名取・亘理支部「名取熊野三社勧請900年」


 仙台湾を熊野灘、高舘丘陵を熊野連山、名取川を熊野川に見立てた地に、名取老女が保安4年(1123年)(保安元年説もあり)熊野三社(熊野神社)を勧請してから今年で900年になります。

 熊野本宮社は、十二社権現社とも言われていましたが、主祭神は家津御子の神で作物の神と言われています。

 永禄6年(1563年)伊達晴宗公から、神輿や御神馬と馬具1式を頂いています。 米沢の屋代郷から、山伏により伝えられたと言う十二神鹿踊りは、名取市の無形民俗文化財になっています。

 熊野新宮社(今は熊野神社)は、主祭神は速玉の神で作物の神と言われています。以前あった天候異変から不作を免れるため、天平14年(742年)稲田社が造営されていました。

 奥の院には、中央に証誠殿、向って右側に那智飛龍権現社、左側に十二社権現社があり、三棟とも県の有形文化財に指定されています。西隣には、三社勧請に関わる名取老女の宮があります。    神楽は京都から伝わった出雲の流れをくむもので、周辺の神楽の元祖と言われています。山形立石寺の林家系統から伝わったとされる舞楽もあり、いずれも、県指定の無形民俗文化財になっています。      

 文治5年(1189年)源頼朝が、奥羽東征の戦勝祈願をし、勝利した帰途、手植えした高野槇(今は空洞が見つかり切り株のみ)や、その時に腰かけたと言われる石があります。

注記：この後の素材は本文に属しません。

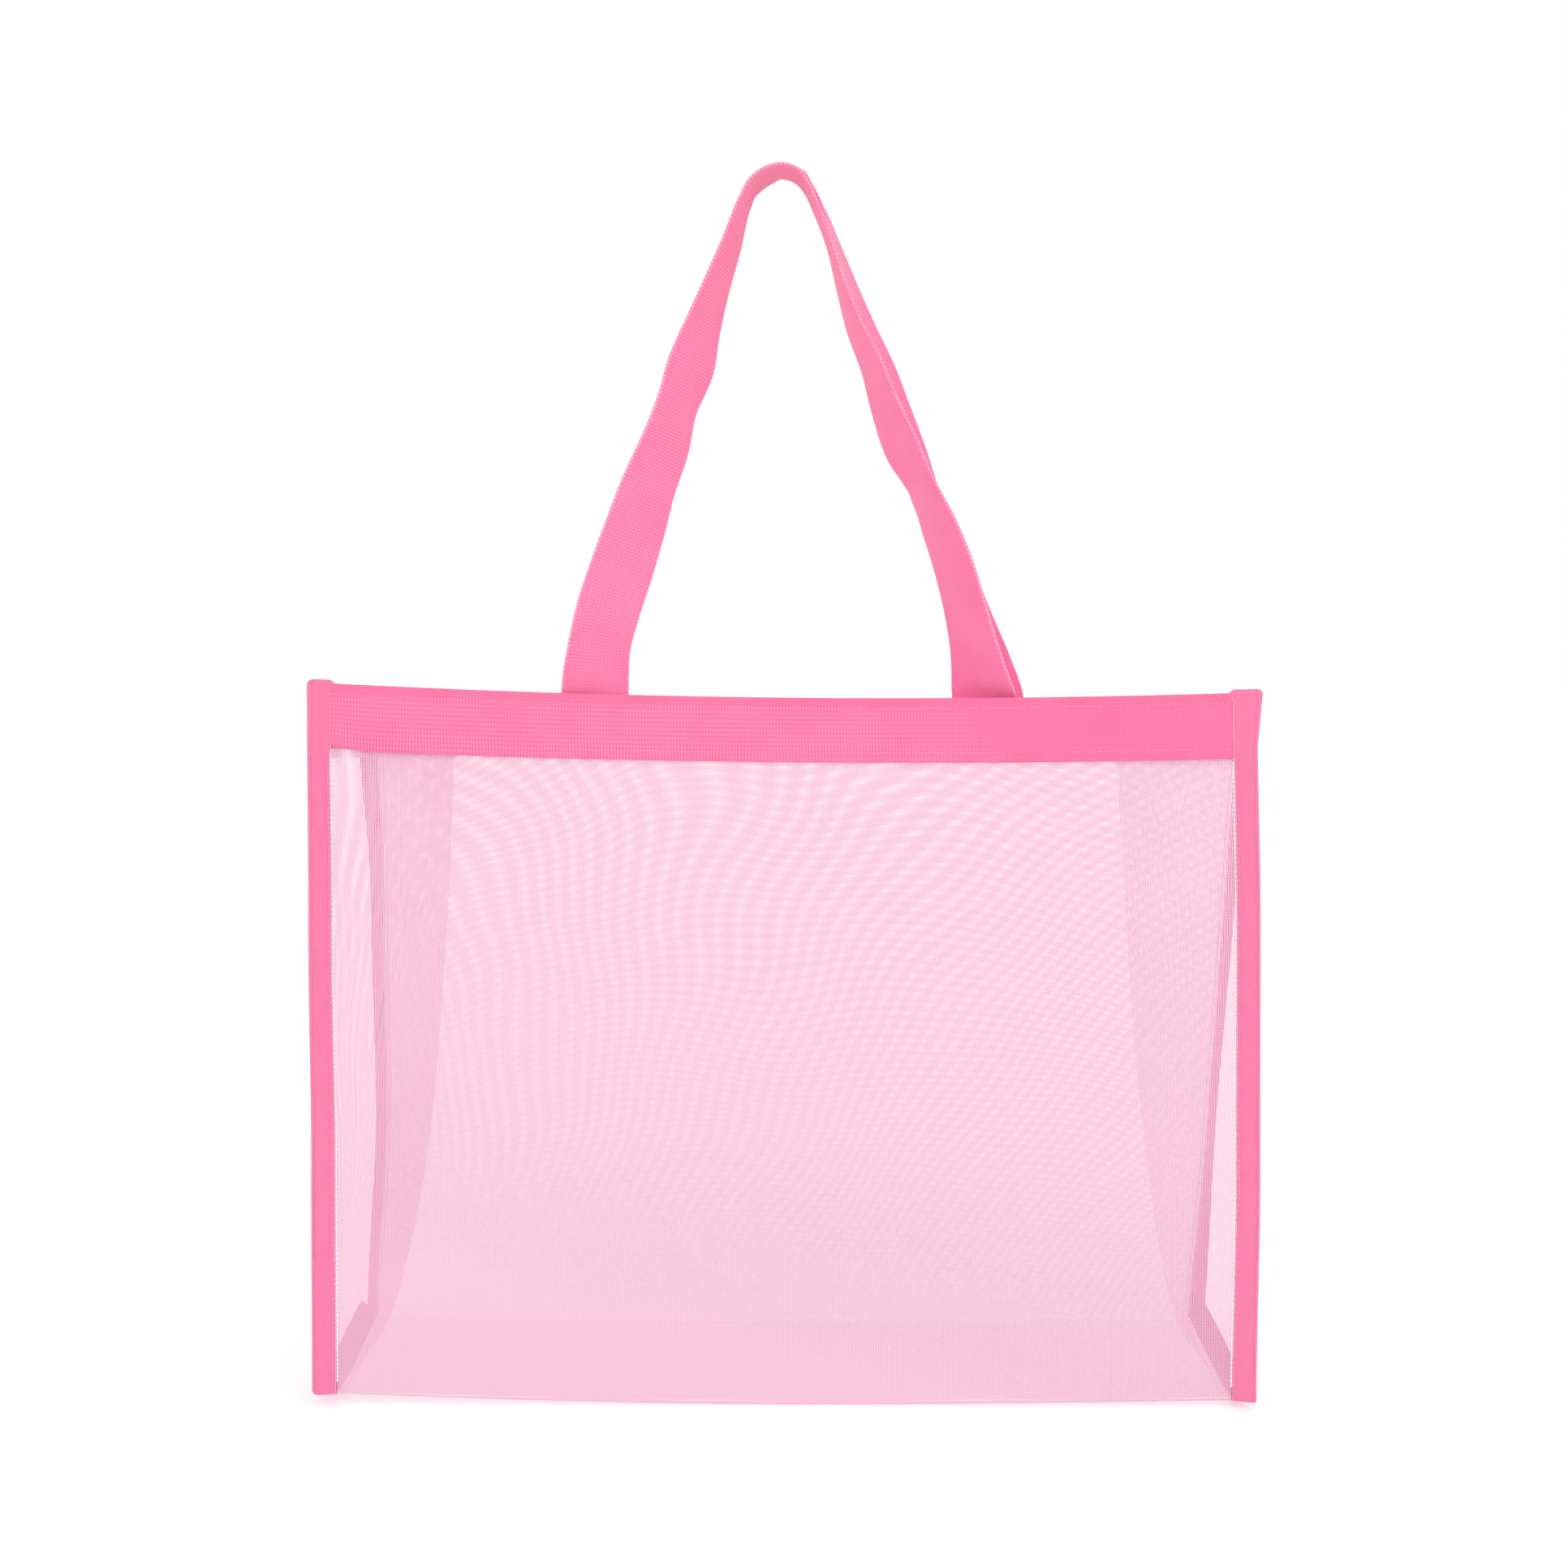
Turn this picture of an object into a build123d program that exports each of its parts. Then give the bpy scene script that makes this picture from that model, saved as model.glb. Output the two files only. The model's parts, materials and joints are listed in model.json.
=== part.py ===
"""Mesh beach bag with webbing trim and two shoulder handles, standing open on its base.

Millimetres. +Z is up, +X is to the right of someone who faces the front, and the front faces -Y.
The origin is the middle of the base, on the surface that the bag stands on.
"""

from math import atan2, cos, hypot, radians, sin, sqrt
import os

from build123d import *

# Body. Half widths are to the side seams, and the bindings stand outside them.
seam_half_width = 198.0
body_height = 315.0
base_half_depth = 60.0
mouth_half_depth = 29.0
back_sideways_shift = 11.0
mesh_thickness = 1.0

# Top bands, 30 mm webbing
webbing_width = 30.0
webbing_thickness = 1.5

# Binding tape, folded over the side seams. Its upper ends stand above the bands.
binding_width = 12.0
binding_thickness = 2.4
binding_corner_radius = 3.0
binding_rise = {"left": 6.0, "right": 3.0}

# Sewing thread, drawn as one flat line for each row of stitches
thread_width = 0.8
thread_thickness = 0.4
band_row_heights = (5.5, 25.0)
binding_row_insets = (1.5, 10.2)
row_end_inset = 2.0

# Handles. Each loop leans in until the two nearly touch at the top, the back one a little higher.
# A leg makes a quarter turn on the way up, and the right one does most of it near the band.
handle_leg_spacing = {"front": 172.0, "back": 186.0}
handle_sideways_offset = {"front": 2.0, "back": -5.0}
handle_rise = {"front": 237.0, "back": 243.0}
handle_apex_depth = 16.0
handle_end_length = 27.0
sections_per_leg = 14
section_crowding = 1.5
twist_angle = radians(90)
twist_power = {"left": 1.0, "right": 0.5}

# Centre line of half a handle, from its base to its apex, as shares of half the spacing and of the rise
half_handle_shape = [(1.0, 0.0), (0.92, 0.18), (0.7, 0.41), (0.5, 0.6), (0.29, 0.82), (0.19, 0.93), (0.0, 1.0)]

# Clearances between pieces that move apart, and at the folds of the cloth
handle_gap = 0.6
panel_fold_gap = 2.0
binding_fold_gap = 3.0
base_edge_gap = 0.6
base_binding_end_gap = 3.0
gusset_gap = 0.5
gusset_sections = 10

# Names, directions and sizes worked out from the above
FRONT, BACK = "front", "back"
LEFT, RIGHT = "left", "right"
outward_y = {FRONT: -1, BACK: 1}
outward_x = {LEFT: -1, RIGHT: 1}
lean = atan2(base_half_depth - mouth_half_depth, body_height)
panel_length = hypot(base_half_depth - mouth_half_depth, body_height)
band_bottom = panel_length - webbing_width
handle_end_depth = -mesh_thickness - webbing_thickness
binding_depth = -(mesh_thickness + binding_thickness) / 2


def sideways_shift(side, height):
    """How far the cloth of a panel stands to the right, at a distance up the panel."""
    return back_sideways_shift * height / panel_length if side == BACK else 0.0


def leaning_plane(side, angle, origin):
    """Plane that leans in by an angle, seen from the front: its own X to the right and Y up."""
    return Plane(origin=origin, x_dir=(1, 0, 0), z_dir=(0, -cos(angle), -outward_y[side] * sin(angle)))


def panel_point(side, height, depth):
    """Point in the middle of a panel. Depth is outward from the cloth's outer face."""
    across = base_half_depth - height * sin(lean) + depth * cos(lean)
    return Vector(0, outward_y[side] * across, height * cos(lean) + depth * sin(lean))


def strip_outline(side, left, right, bottom, top):
    """Corners of a strip on a panel, which follows the panel's sideways shift."""
    low, high = sideways_shift(side, bottom), sideways_shift(side, top)
    return [(left + low, bottom), (right + low, bottom), (right + high, top), (left + high, top)]


def lay_strips(side, depth, thickness, strips, corner_radius=0.0):
    """Lay flat strips on a panel, each given by its left, right, bottom and top."""
    with BuildSketch(leaning_plane(side, lean, panel_point(side, 0, depth))) as outlines:
        for strip in strips:
            with BuildLine():
                Polyline(*strip_outline(side, *strip), close=True)
            make_face()
        if corner_radius:
            fillet(outlines.vertices(), corner_radius)
    extrude(outlines.sketch, amount=-outward_y[side] * thickness)


def beside_seam(hand, start, end):
    """Left and right of a strip outside a side seam, between two distances from the seam."""
    edges = [outward_x[hand] * (seam_half_width + distance) for distance in (start, end)]
    return min(edges), max(edges)


def binding_rows(hand):
    """Left and right of the two rows of stitches on a binding."""
    return [beside_seam(hand, inset, inset + thread_width) for inset in binding_row_insets]


def binding_top(hand):
    """Distance up the panel of a binding's upper end."""
    return panel_length + binding_rise[hand]


def handle_legs(side):
    """Left and right of the two legs of a handle at the top band."""
    reach = handle_leg_spacing[side] / 2
    centres = [handle_sideways_offset[side] + sign * reach for sign in (-1, 1)]
    return [(centre - webbing_width / 2, centre + webbing_width / 2) for centre in centres]


def handle_plane(side):
    """Plane of a handle's centre line, from the middle of its base at the top band."""
    base = panel_point(side, panel_length + handle_gap, handle_end_depth + webbing_thickness / 2)
    base.X = handle_sideways_offset[side] + sideways_shift(side, panel_length)
    return leaning_plane(side, atan2(abs(base.Y) - handle_apex_depth, handle_rise[side]), base)


def half_handle(side, hand):
    """Centre line of one leg of a handle, from the top band to the apex, on the plane of the handle."""
    reach = outward_x[hand] * handle_leg_spacing[side] / 2
    points = [(across * reach, up * handle_rise[side]) for across, up in half_handle_shape]
    with BuildLine() as half:
        Spline(*points, tangents=[(0, 1), (-outward_x[hand], 0)])
    return half.line


def section_plane(side, hand, centre_line, share):
    """Plane across a leg's strap, at a share of the way up it, with the strap's width along its X."""
    along = centre_line % share
    away_from_bag = handle_plane(side).z_dir * -outward_y[side]
    away_from_loop = Vector(outward_x[hand] * along.Z, 0, -outward_x[hand] * along.X).normalized()
    twist = twist_angle * share ** twist_power[hand]
    width_direction = away_from_loop * cos(twist) + away_from_bag * sin(twist)
    return Plane(origin=centre_line @ share, x_dir=width_direction, z_dir=along)


def half_depth(height):
    """Distance from the middle of the bag to a panel's outer face, at a height."""
    return base_half_depth + (mouth_half_depth - base_half_depth) * height / body_height


def gusset_outline(hand, height):
    """Outline of a side gusset at a height: a V that points into the bag, deeper towards the mouth."""
    fold_depth = sqrt(base_half_depth**2 - half_depth(height) ** 2)
    edge_depth = half_depth(height) - mesh_thickness / cos(lean) - gusset_gap
    inward = -outward_x[hand]
    front_edge = outward_x[hand] * (seam_half_width - gusset_gap)
    back_edge = front_edge + back_sideways_shift * height / body_height
    fold = (front_edge + back_edge) / 2 + inward * fold_depth
    wall = inward * mesh_thickness * base_half_depth / half_depth(height)
    outer = [(front_edge, -edge_depth), (fold, 0), (back_edge, edge_depth)]
    return outer + [(across + wall, depth) for across, depth in reversed(outer)]


def make_panel(side):
    """One tall side of the mesh body cloth."""
    with BuildPart() as panel:
        outline = (-seam_half_width, seam_half_width, panel_fold_gap, panel_length)
        lay_strips(side, -mesh_thickness, mesh_thickness, [outline])
    finish(panel, f"{side}_panel")


def make_top_band(side):
    """Webbing sewn to the outside of a panel along its top edge."""
    with BuildPart() as band:
        outline = (-seam_half_width, seam_half_width, band_bottom, panel_length)
        lay_strips(side, 0, webbing_thickness, [outline])
    finish(band, f"{side}_top_band")


def make_corner_binding(side, hand):
    """Folded tape over the upright seam between a panel and a gusset."""
    with BuildPart() as binding:
        outline = (*beside_seam(hand, 0, binding_width), binding_fold_gap, binding_top(hand))
        lay_strips(side, binding_depth, binding_thickness, [outline], binding_corner_radius)
    finish(binding, f"{side}_{hand}_binding")


def make_handle_ends(side):
    """The two ends of a handle's strap, sewn to the inside of the panel behind the top band."""
    with BuildPart() as ends:
        bottom = panel_length - handle_end_length
        outlines = [(left, right, bottom, panel_length) for left, right in handle_legs(side)]
        lay_strips(side, handle_end_depth, webbing_thickness, outlines)
    finish(ends, f"{side}_handle_ends")


def make_panel_stitching(side):
    """Rows of stitches along a top band, and along the two bindings beside it."""
    row_edge = seam_half_width - row_end_inset
    with BuildPart() as stitching:
        band_rows = [
            (-row_edge, row_edge, band_bottom + height, band_bottom + height + thread_width)
            for height in band_row_heights
        ]
        lay_strips(side, webbing_thickness, thread_thickness, band_rows)
        upright_rows = [
            (*row, binding_fold_gap + row_end_inset, binding_top(hand) - row_end_inset)
            for hand in (LEFT, RIGHT)
            for row in binding_rows(hand)
        ]
        lay_strips(side, binding_depth + binding_thickness, thread_thickness, upright_rows)
    finish(stitching, f"{side}_stitching")


def make_handle(side):
    """The free loop of a handle: one strap that makes a quarter turn on each leg."""
    with BuildPart() as handle:
        for hand in (LEFT, RIGHT):
            centre_line = handle_plane(side).from_local_coords(half_handle(side, hand))
            for index in range(sections_per_leg + 1):
                share = 1 - (1 - index / sections_per_leg) ** section_crowding
                with BuildSketch(section_plane(side, hand, centre_line, share)):
                    Rectangle(webbing_width, webbing_thickness)
            loft(ruled=True)
    finish(handle, f"{side}_handle")


def make_gusset(hand):
    """Mesh side wall, straight along the base and folded inward at the mouth."""
    bottom, top = mesh_thickness + gusset_gap, body_height - gusset_gap
    with BuildPart() as gusset:
        for index in range(gusset_sections + 1):
            height = bottom + (top - bottom) * (index / gusset_sections) ** 2
            with BuildSketch(Plane.XY.offset(height)):
                with BuildLine():
                    Polyline(*gusset_outline(hand, height), close=True)
                make_face()
        loft(ruled=True)
    finish(gusset, f"{hand}_gusset")


def make_base_panel():
    """The part of the body cloth that the bag stands on."""
    with BuildPart() as base:
        with BuildSketch():
            Rectangle(2 * seam_half_width, 2 * (base_half_depth - base_edge_gap))
        extrude(amount=mesh_thickness)
    finish(base, "base_panel")


def lay_beside_base(hand, start, end, bottom, thickness, length):
    """Lay a straight strip along one short side of the base."""
    left, right = beside_seam(hand, start, end)
    with BuildSketch(Plane.XY.offset(bottom)) as outline:
        with Locations(((left + right) / 2, 0)):
            Rectangle(right - left, length)
    extrude(outline.sketch, amount=thickness)


def make_base_binding(hand):
    """Folded tape over the seam between the base and a gusset."""
    length = 2 * (base_half_depth - base_binding_end_gap)
    with BuildPart() as binding:
        lay_beside_base(hand, 0, binding_width, 0, binding_thickness, length)
    finish(binding, f"base_{hand}_binding")


def make_base_stitching():
    """Rows of stitches along the two bindings of the base."""
    length = 2 * (base_half_depth - base_binding_end_gap - row_end_inset)
    with BuildPart() as stitching:
        for hand in (LEFT, RIGHT):
            for inset in binding_row_insets:
                lay_beside_base(hand, inset, inset + thread_width, binding_thickness, thread_thickness, length)
    finish(stitching, "base_stitching")


def finish(piece, name):
    """Name a finished sub-part and write it to its own file."""
    piece.part.label = name
    export_step(piece.part, f"parts/{name}.step")


os.makedirs("parts", exist_ok=True)

make_base_panel()
make_base_stitching()
for hand in (LEFT, RIGHT):
    make_base_binding(hand)
    make_gusset(hand)
for side in (FRONT, BACK):
    make_panel(side)
    make_top_band(side)
    make_handle_ends(side)
    make_panel_stitching(side)
    make_handle(side)
    for hand in (LEFT, RIGHT):
        make_corner_binding(side, hand)
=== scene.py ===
"""Looks of the mesh beach bag: cloth, webbing, tape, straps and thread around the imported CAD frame.

Metres, in the CAD's own frame: +Z up, the front faces -Y, +X to the right of someone who faces it.
"Up" along a panel is measured on the cloth from the bottom fold, and depth is outward from its face.
"""

import json
from functools import partial
from math import atan2, cos, hypot, pi, radians, sin, tan

import bpy
import numpy as np
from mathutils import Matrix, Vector


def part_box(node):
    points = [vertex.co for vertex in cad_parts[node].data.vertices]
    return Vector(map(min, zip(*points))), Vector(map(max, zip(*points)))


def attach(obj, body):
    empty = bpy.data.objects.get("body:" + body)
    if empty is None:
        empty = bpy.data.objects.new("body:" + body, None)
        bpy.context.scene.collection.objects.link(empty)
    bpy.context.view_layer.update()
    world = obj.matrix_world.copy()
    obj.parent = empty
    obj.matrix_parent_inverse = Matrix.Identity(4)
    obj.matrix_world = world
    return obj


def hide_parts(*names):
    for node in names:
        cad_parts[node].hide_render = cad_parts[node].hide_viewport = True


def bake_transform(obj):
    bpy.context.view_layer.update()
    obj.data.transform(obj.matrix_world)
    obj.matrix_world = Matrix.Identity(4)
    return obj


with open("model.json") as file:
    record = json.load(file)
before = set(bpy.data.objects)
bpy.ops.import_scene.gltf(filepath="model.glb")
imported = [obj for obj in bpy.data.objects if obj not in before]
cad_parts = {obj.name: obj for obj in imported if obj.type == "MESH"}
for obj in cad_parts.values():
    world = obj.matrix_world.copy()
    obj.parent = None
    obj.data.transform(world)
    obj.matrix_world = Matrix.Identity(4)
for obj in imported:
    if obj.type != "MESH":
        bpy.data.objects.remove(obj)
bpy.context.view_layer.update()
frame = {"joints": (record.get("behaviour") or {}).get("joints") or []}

MM = 0.001
OUTWARD = {"front": -1, "back": 1}
HANDS = {"left": -1, "right": 1}

# ---- Sizes read from the frame

panel_low, panel_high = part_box("front_panel")
band_low, band_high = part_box("front_top_band")
joint_places = {joint["name"]: joint["pos_m"] for joint in frame["joints"]}

SEAM = panel_high.x
CLOTH_TOP = panel_high.z
BASE_DEPTH = -joint_places["front_lean"][1]
MOUTH_DEPTH = -band_high.y
BACK_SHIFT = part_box("back_panel")[1].x - SEAM
LEAN = atan2(BASE_DEPTH - MOUTH_DEPTH, CLOTH_TOP)
CLOTH_LENGTH = hypot(BASE_DEPTH - MOUTH_DEPTH, CLOTH_TOP)
BAND_BOTTOM = band_low.z / cos(LEAN)
BAND_WIDTH = CLOTH_LENGTH - BAND_BOTTOM
FIN_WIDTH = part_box("front_right_binding")[1].x - SEAM
STRAP_WIDTH = 30 * MM
STRAP_THICKNESS = 1.5 * MM

# ---- How the soft pieces depart from their plain CAD solids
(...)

 熊野那智神社は、養老3年(719年)広浦(今の閖上)に漁師 治兵衛が網で引き上げた御神体を家に安置していましたが、ある夜、御神体が光を放ちその方向が高舘山であったため、そこに宮社を建て那智飛龍権現社として祀っていました。祭神は、熊野夫須美神で縁結びの神と言われています。所蔵する懸仏と銅鏡は、41点が国指定、114点が県指定になっています。